The most significant space, however, is not the commercial component or private units, whether marked or non-market, but rather the train station-like public space, which includes a Stan Douglas photograph of a reenactment of the Gastown Riots, a basketball net used by youth in the neighbourhood, as well as a large open space that allows for pedestrian access, shelter from the rain and cold, as well as a place to feed the homeless.
The success of Woodward’s as a model for private/public partnerships then led to what Henriquez refers to as the children of Woodward’s. These projects include works such as 6th and Fir, where Henriquez learned to always ask what the intention is behind a guideline or rule, and as a result was able to have the zoning amended for the building height once they pointed out that their site would not block views of the mountains, thus making an under utilized, and unprofitable site, the perfect place for a residential tower.

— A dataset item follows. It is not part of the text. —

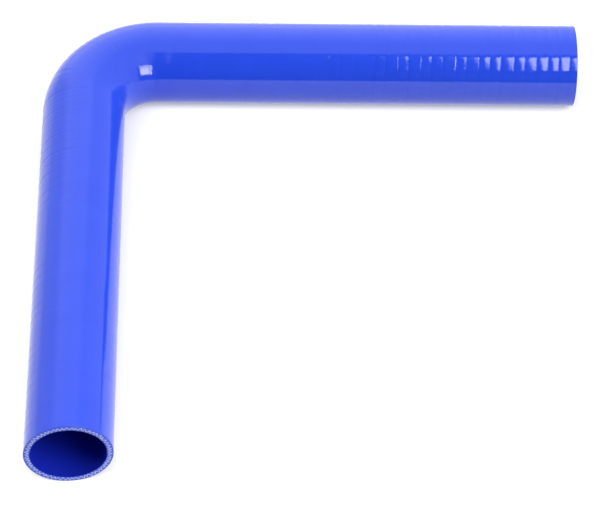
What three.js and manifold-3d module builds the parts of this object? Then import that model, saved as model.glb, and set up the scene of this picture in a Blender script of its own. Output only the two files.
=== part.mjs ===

60 West Cordova then become an “experiment in affordable ownership”, as it originally enforced a clause preventing owners from renting their condos so that all units would be owner-occupied, and to avoid it becoming a place for foreign investment profits – with density being an ever increasing commodity in Vancouver. This allowed for affordable housing, and encouraged greater ownership in the area, with12 units sold at cost through a non-profit, and at a fixed inflation rate. Henriquez noted, however, that this may have worked better in theory than practice, but can still be seen as acting as a model for affordable housing.
And finally, 250 Powell detailed how a prison, which was ironically designed by his father in the 1970s, could be reinvented to become social housing, in an attempt to help end homelessness in the city, and resulting in a jail yard now working as a community garden.
But Henriquez did not stop there, referring to the recent coming down of a tent city protest in Oppenheimer Park in the DTES. Henriquez pointed to events such as this as signaling a need to think critically about how we are addressing the housing shortage and affordable living crisis. He then showed renderings of his yet-unbuilt Stop Gap Housing modular units, which be believes could help to provide both shelter and dignity to Vancouver’s marginalized communities. Yet, while the project has received much criticism, Henriquez stands behind it whole-heartedly, indicating that no other solution has been put forth, and the problems around homelessness continue.
Most telling, however, was Henriquez’s earlier remark while showing diagrammatic cross sections of the renovation work he performed on the 100 year old York Theatre. While doing so he explained that he would now “digress into architecture for a second…” resulting in a chuckle from the audience, but also indicated how very much social justice is at the forefront of his work. The architecture largely spoke for itself throughout the night, for what was most pressing, and most interesting, was not the detailing of the brick or layout of the plans, but rather the people for whom it was being built, and the ways in which it was achieved. And it is for these reasons that Henriquez’s work can in fact be seen to be upstanding ‘citizens’ of the ‘city’ in their own right.